The questions about willpower and personal effort may seem different than those about allocation of time and money. On the inside, it often feels as though we should be able to make the right individual choices on every occasion. Sure, we can't blame people for having limited budgets or a finite number of hours in the day, but when they expend money on a product they could have lived without, or when they waste time on a fun activity instead of working more, it sometimes feels like they're blameworthy, because "they could" have done differently. But the fact of the matter is, willpower, energy, and motivation are themselves finite resources, and sometimes "wasting time" on having fun is the right choice. Rather than feeling guilty about every little apparently sub-optimal decision that you make, try to direct your guilt toward those areas that you rationally observe have the highest value.

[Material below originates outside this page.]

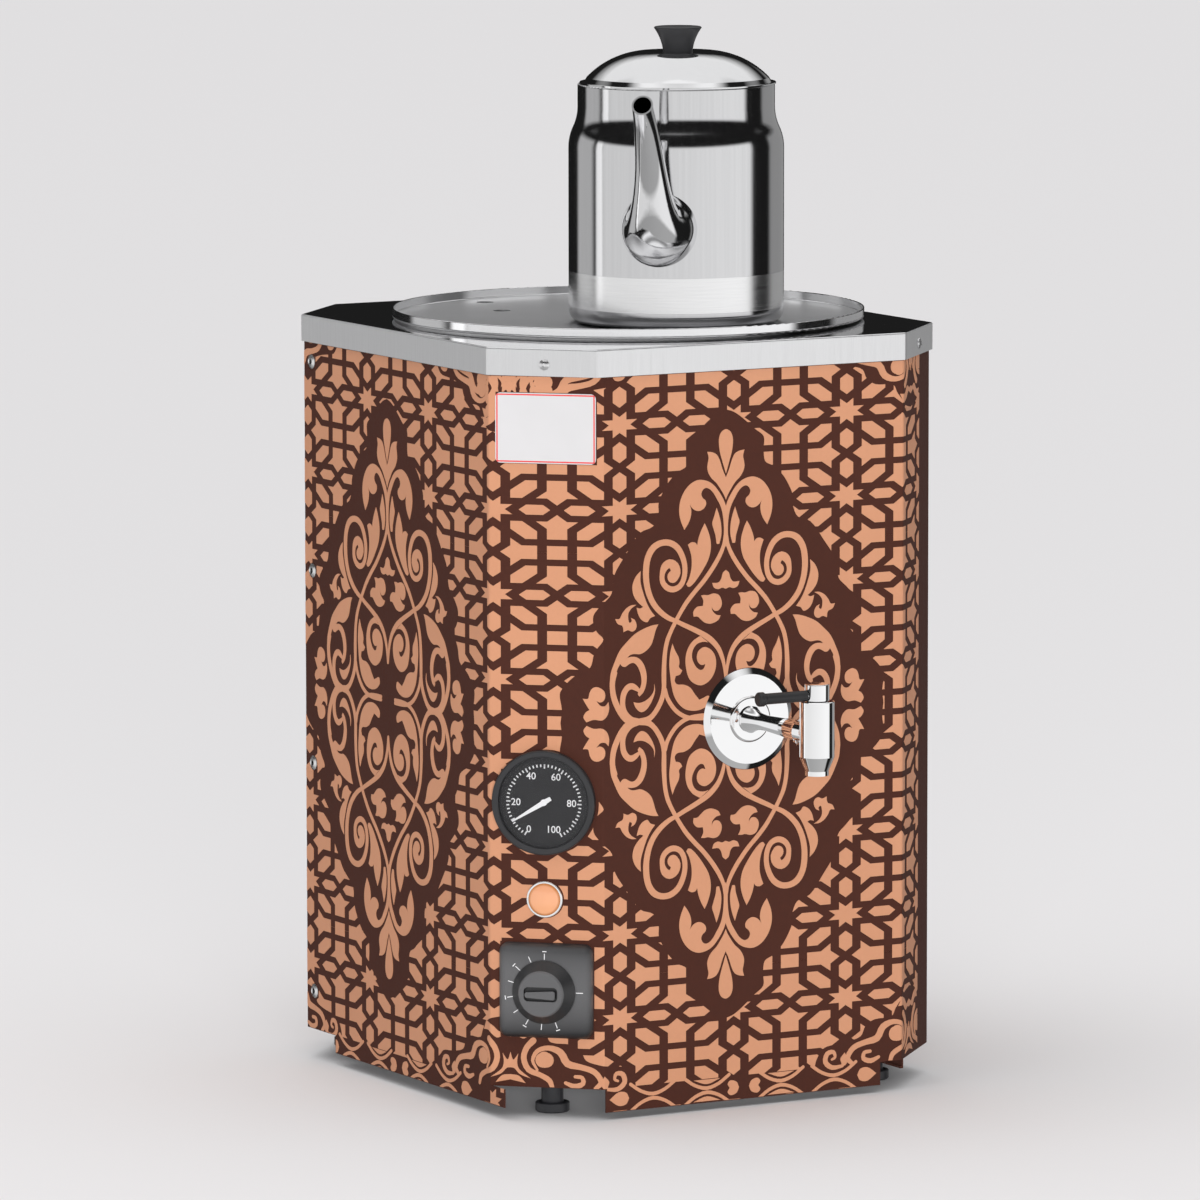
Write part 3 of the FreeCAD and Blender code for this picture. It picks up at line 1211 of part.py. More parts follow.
def earth_stud():
    low = HEM_Z + SHEET
    stud = disc(EARTH_STUD, low, low + EARTH_STUD_LENGTH).fuse(
        hexagon(EARTH_STUD * 3.4, low, low + 4)).removeSplitter()
    stud.translate(Vector(EARTH_X, TERMINAL_Y, 0))
    return stud


def thermal_cutout():
    """Resettable cut-out clamped to the tank's underside."""
    high = TANK_BOTTOM
    cutout = turned(
        (0, high), (CUTOUT_FLANGE, high), (CUTOUT_FLANGE, high - 1.2), (CUTOUT_RADIUS, high - 1.2),
        (CUTOUT_RADIUS, high - CUTOUT_HEIGHT), (1.6, high - CUTOUT_HEIGHT),
        (1.6, high - CUTOUT_HEIGHT - 2), (0, high - CUTOUT_HEIGHT - 2))
    cutout.translate(Vector(0, CUTOUT_Y, 0))
    return cutout


# Tray

def tray_lid():
    """Spun tray with a rolled corner, an upright wall and two steam holes."""
    radius = TRAY_RADIUS
    wall = TRAY_SHEET
    top = TRAY_SHEET + TRAY_WALL_HEIGHT
    bend = (radius - TRAY_CORNER, TRAY_CORNER)
    tray = turned(
        (0, 0), (bend[0], 0), (fillet_middle(bend, TRAY_CORNER, (1, -1)), (radius, bend[1])),
        (radius, top - wall / 2), ((radius - wall / 2, top), (radius - wall, top - wall / 2)),
        (radius - wall, bend[1]),
        (fillet_middle(bend, TRAY_CORNER - wall, (1, -1)), (bend[0], wall)), (0, wall))
    for distance, angle in STEAM_HOLES:
        turn = math.radians(angle)
        centre = Vector(distance * math.cos(turn), distance * math.sin(turn), -1)
        tray = tray.cut(Part.makeCylinder(STEAM_HOLE, TRAY_SHEET + 2, centre))
    tray.translate(Vector(TRAY_X, TRAY_Y, TRAY_Z))
    return tray


def tray_ring():
    """Angle-section ring welded under the tray, which keeps it from sliding off the opening."""
    outer = TANK_RADIUS - TRAY_RING_PLAY
    section = ring(outer, outer - TRAY_SHEET, -TRAY_RING_DROP, 0).fuse(
        ring(outer, outer - TRAY_RING_FLANGE, -TRAY_SHEET, 0)).removeSplitter()
    section.translate(Vector(TRAY_X, TRAY_Y, TRAY_Z))
    return section


# Teapot

def pot_shell(inset):
    """Solid of the pot's outer face moved in by the inset, with an S-shaped shoulder."""
    lean = 2 * math.atan((POT_RADIUS - POT_NECK) / (POT_NECK_Z - POT_SHOULDER))
    bend = (POT_NECK_Z - POT_SHOULDER) / 2 / math.sin(lean)

    def convex(angle):
        reach = bend - inset
        return (POT_RADIUS - bend + reach * math.cos(angle), POT_SHOULDER + reach * math.sin(angle))

    def concave(angle):
        reach = bend + inset
        return (POT_NECK + bend - reach * math.cos(angle), POT_NECK_Z - reach * math.sin(angle))

    corner = (POT_RADIUS - POT_CORNER, POT_CORNER)
    corner_radius = POT_CORNER - inset
    neck = POT_NECK - inset
    return turned(
        (0, inset), (corner[0], inset),
        (fillet_middle(corner, corner_radius, (1, -1)), (POT_RADIUS - inset, POT_CORNER)),
        convex(0), (convex(lean / 2), convex(lean)), (concave(lean / 2), concave(0)),
        (neck, POT_RIM), (0, POT_RIM))


def teapot_base():
    """Shallow cup with a rounded corner, welded under the pot's wall."""
    cup = pot_shell(0).cut(pot_shell(POT_WALL)).common(disc(POT_RADIUS * 2, 0, POT_CORNER))
    return placed(cup, pot_placement())


def teapot_body():
    """The pot's wall with a stepped-in neck and a beaded rim."""
    body = pot_shell(0).cut(pot_shell(POT_WALL)).cut(disc(POT_RADIUS * 2, -POT_WALL, POT_CORNER))
    mouth = disc(POT_NECK - POT_WALL, POT_RIM - 5, POT_RIM + 5)
    bead = Part.makeTorus(POT_NECK - POT_BEAD, POT_BEAD, Vector(0, 0, POT_RIM), UP)
    body = body.cut(mouth).fuse(bead)
    spout_hole = Part.makeCylinder(SPOUT_HOLE, POT_RADIUS, Vector(0, 0, SPOUT_BASE), Vector(1, 0, 0))
    return placed(body.cut(spout_hole), pot_placement())


def spout_solid(inset):
    """Gooseneck through round sections: (out, up, rise of its axis, radius)."""
    slope = math.radians(SPOUT_MOUTH_SLOPE)
    mouth = POT_RADIUS + SPOUT_MOUTH
    sections = (
        (POT_RADIUS - 4.5, SPOUT_BASE, 0, SPOUT_ROOT_RADIUS + 0.4),
        (POT_RADIUS + 1.0, SPOUT_BASE, 2, SPOUT_ROOT_RADIUS - 0.6),
        *((POT_RADIUS + out, SPOUT_BASE + up, rise, SPOUT_ROOT_RADIUS * share)
          for out, up, rise, share in SPOUT_BENDS),
        (mouth, SPOUT_MOUTH_Z, SPOUT_MOUTH_SLOPE, SPOUT_MOUTH_RADIUS),
        (mouth + SPOUT_TRIM * math.cos(slope), SPOUT_MOUTH_Z + SPOUT_TRIM * math.sin(slope),
         SPOUT_MOUTH_SLOPE, SPOUT_MOUTH_RADIUS))
    circles = []
    for out, up, angle, radius in sections:
        turn = math.radians(angle)
        normal = Vector(math.cos(turn), 0, math.sin(turn))
        circles.append(Part.Wire(Part.makeCircle(radius - inset, Vector(out, 0, up), normal)))
    return Part.makeLoft(circles, True, False)


def teapot_spout():
    """Hollow gooseneck seated on the pot's side, with a slanting mouth."""
    spout = spout_solid(0).cut(spout_solid(SPOUT_WALL))
    spout = spout.cut(disc(POT_RADIUS + FIT, 0, POT_RIM))
    tilt = FreeCAD.Rotation(Vector(0, 1, 0), 90 - SPOUT_CUT_TILT)
    reach = SPOUT_ROOT_RADIUS
    cutter = Part.makeBox(reach * 2, reach * 2, reach * 2, Vector(-reach, -reach, 0))
    mouth = Vector(POT_RADIUS + SPOUT_MOUTH, 0, SPOUT_MOUTH_Z)
    cutter.Placement = FreeCAD.Placement(mouth, tilt).multiply(cutter.Placement)
    return placed(spout.cut(cutter), pot_placement())


def handle_points():
    """The handle's middle line, on the side opposite the spout."""
    back = -POT_RADIUS - HANDLE_REACH
    return [Vector(HANDLE_ENDS, 0, HANDLE_TOP), Vector(back, 0, HANDLE_TOP),
            Vector(back + HANDLE_LEAN, 0, HANDLE_BOTTOM), Vector(HANDLE_ENDS, 0, HANDLE_BOTTOM)]


def teapot_handle():
    """Moulded loop handle on two steel brackets."""
    handle = pipe(route(handle_points(), HANDLE_BEND), HANDLE_RADIUS)
    for height in (HANDLE_TOP, HANDLE_BOTTOM):
        pin_hole = Part.makeCylinder(BRACKET_PIN + FIT, 13, Vector(HANDLE_ENDS + 1, 0, height),
                                     Vector(-1, 0, 0))
        handle = handle.cut(pin_hole)
    return placed(handle, pot_placement())


def handle_brackets():
    """Welded pads with a pin into each end of the handle."""
    brackets = []
    for height in (HANDLE_TOP, HANDLE_BOTTOM):
        pad = block(HANDLE_ENDS + FIT, -POT_NECK + POT_WALL, -BRACKET_WIDTH / 2, BRACKET_WIDTH / 2,
                    height - BRACKET_HEIGHT / 2, height + BRACKET_HEIGHT / 2)
        waist = Part.makeCylinder(HANDLE_RADIUS * 0.8, POT_RADIUS, Vector(HANDLE_ENDS + FIT, 0, height),
                                  Vector(1, 0, 0))
        ear = pad.cut(disc(POT_RADIUS * 2, 0, POT_RIM).cut(disc(POT_RADIUS + BRACKET_THICKNESS, 0, POT_RIM)))
        pin = Part.makeCylinder(BRACKET_PIN, 12, Vector(HANDLE_ENDS + FIT, 0, height), Vector(-1, 0, 0))
        solid = ear.fuse([waist, pin]).removeSplitter().cut(pot_outside_cut())
        brackets.append(solid)
    return placed(Part.makeCompound(brackets), pot_placement())


def pot_outside_cut():
    """The pot with a hair's room round it, to seat what is welded on its side."""
    return pot_shell(-FIT)


# Teapot lid

def teapot_lid():
    """Pressed dome with a dished middle, a thin lip and a plug ring that drops into the neck."""
    lip = LID_SEAT
    sheet = LID_SHEET
    edge = (LID_EDGE_RADIUS, lip + LID_EDGE_RISE)
    crest = (LID_CREST_RADIUS, LID_CREST)
    middle = ((edge[0] + crest[0]) / 2 + LID_BULGE * 0.42, (edge[1] + crest[1]) / 2 + LID_BULGE)
    dish = LID_CREST - LID_DISH
    dome_sheet = turned(
        (0, dish), (LID_DISH_RADIUS, dish), crest, (middle, edge),
        (LID_EDGE_RADIUS + 1.4, lip + sheet), (LID_LIP_RADIUS, lip + sheet), (LID_LIP_RADIUS, lip),
        (LID_PLUG_RADIUS, lip), (LID_PLUG_RADIUS, lip - LID_PLUG_DEPTH),
        (LID_PLUG_RADIUS - sheet, lip - LID_PLUG_DEPTH), (LID_PLUG_RADIUS - sheet, lip),
        (LID_EDGE_RADIUS + 0.4, lip + sheet / 2), (LID_EDGE_RADIUS - sheet, edge[1] - sheet / 2),
        ((middle[0] - sheet * 0.4, middle[1] - sheet), (LID_CREST_RADIUS, LID_CREST - sheet)),
        (LID_DISH_RADIUS, dish - sheet), (0, dish - sheet))
    hole = disc(LID_SCREW + FIT, lip, LID_CREST)
    return placed(dome_sheet.cut(hole), lid_placement())


def lid_knob():
    """Flared knob with a slightly domed top."""
    base = LID_CREST - LID_DISH
    lip = base + LID_KNOB_LIP
    rim = LID_KNOB_TOP - 1.0
    knob = turned(
        (0, base), (LID_KNOB_NECK, base), ((LID_KNOB_WAIST, base + LID_KNOB_LIP * 0.46), (LID_KNOB_TOP, lip)),
        ((LID_KNOB_TOP - 0.25, lip + 0.5), (rim, lip + 0.8)), dome(rim, lip + 0.8, base + LID_KNOB_RISE))
    screw_room = disc(LID_SCREW + FIT, base - 1, base + LID_SCREW_DEPTH)
    return placed(knob.cut(screw_room), lid_placement())


def knob_screw():
    seat = LID_CREST - LID_DISH - LID_SHEET
    screw = disc(LID_SCREW, seat, seat + LID_SHEET + LID_SCREW_DEPTH - 1).fuse(
        disc(LID_SCREW_HEAD, seat - LID_SCREW_HEAD_HEIGHT, seat)).removeSplitter()
    return placed(screw, lid_placement())


PIECES = (
    front_casing, rear_casing, top_collar, collar_screws, seam_rivets, base_plate, feet, foot_screws,
    tank, tank_bottom, heating_element, element_bushes, element_nuts, bulb_sheath, thermometer_bulb, thermostat_bulb,
    tap_body, tap_plug, tap_spindle_bush, tap_cap, tap_lever, lever_grip, tap_rosette, tap_nuts,
    tap_gasket, thermometer_case, thermometer_dial, thermometer_pointer, thermometer_glass,
    thermometer_clamp, lamp_holder, lamp_lens, lamp_nut, thermostat_plate, thermostat_knob,
    thermostat_shaft, thermostat_body, thermostat_screws, badge_plate, cable_gland, terminal_block,
    earth_stud, thermal_cutout, tray_lid, tray_ring, teapot_base, teapot_body, teapot_spout,
    teapot_handle, handle_brackets, teapot_lid, lid_knob, knob_screw)

os.makedirs("parts", exist_ok=True)
for piece in PIECES:
    shape = piece()
    shape.translate(ORIGIN_SHIFT)
    shape.exportStep("parts/" + piece.__name__ + ".step")
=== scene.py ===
import math
import bmesh
import bpy
import numpy as np
from mathutils import Matrix, Vector
from mathutils.geometry import delaunay_2d_cdt


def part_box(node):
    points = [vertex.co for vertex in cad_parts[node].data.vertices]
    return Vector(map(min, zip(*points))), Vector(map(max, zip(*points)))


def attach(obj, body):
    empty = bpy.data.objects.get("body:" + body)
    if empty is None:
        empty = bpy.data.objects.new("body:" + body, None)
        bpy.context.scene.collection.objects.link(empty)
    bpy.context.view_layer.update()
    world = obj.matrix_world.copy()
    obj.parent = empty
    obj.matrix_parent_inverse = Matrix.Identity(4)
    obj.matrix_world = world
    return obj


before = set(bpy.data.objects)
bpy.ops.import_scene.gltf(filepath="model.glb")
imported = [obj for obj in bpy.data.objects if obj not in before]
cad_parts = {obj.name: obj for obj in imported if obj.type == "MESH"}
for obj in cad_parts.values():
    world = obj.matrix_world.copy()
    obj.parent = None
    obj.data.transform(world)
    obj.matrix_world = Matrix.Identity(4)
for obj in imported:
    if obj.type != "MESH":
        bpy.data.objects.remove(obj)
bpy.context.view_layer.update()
scene = bpy.context.scene
MM = 0.001


# Feet, base plate and the fasteners under the urn.
# The feet are turned black nylon with a cup rim, the base plate is stamped stainless
# sheet, and zinc-plated screws hold the feet on.

def sums(operation, swapped=False):
    """Operator that adds a Math node."""
    def method(self, other):
        return self.graph.maths(operation, *((other, self) if swapped else (self, other)))
    return method


class Wire:
    """A value on a node's socket, with the operators that join it to others."""
    __add__ = __radd__ = sums("ADD")
    __sub__, __rsub__ = sums("SUBTRACT"), sums("SUBTRACT", swapped=True)
    __mul__ = __rmul__ = sums("MULTIPLY")
    __truediv__ = sums("DIVIDE")
    __gt__, __lt__ = sums("GREATER_THAN"), sums("LESS_THAN")

    def __init__(self, graph, socket):
        self.graph, self.socket = graph, socket

    def clamped(self, low=0.0, high=1.0):
        return self.graph.add("Clamp", {}, self, low, high)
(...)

In many ways, this relates back to the post on salience and motivation. The micro-optimization choices that we face are clear and immediate: It feels morally important to make the right decision in those cases, and we feel bad about ourselves when we don't. Yet -- as the case of adding 4,000 numbers illustrates -- many times there are solutions beyond sheer force of will that can end up making a bigger real-world impact. Moralizing isn't the answer to every problem. And indeed, because willpower is limited, expending guilt should only be a last resort: Sometimes there are other structural changes you can make (to your work environment, your purchasing habits, your topics of mental focus, your social activities, and so on) that will eliminate the willpower dilemmas altogether. In other words, focus on finding the right rules more than on forcing yourself to do the apparently optimal thing in each situation; the latter is a recipe for burnout.
(I suppose this discussion is relevant to the act- vs. rule-utilitarianism debate, among other things.)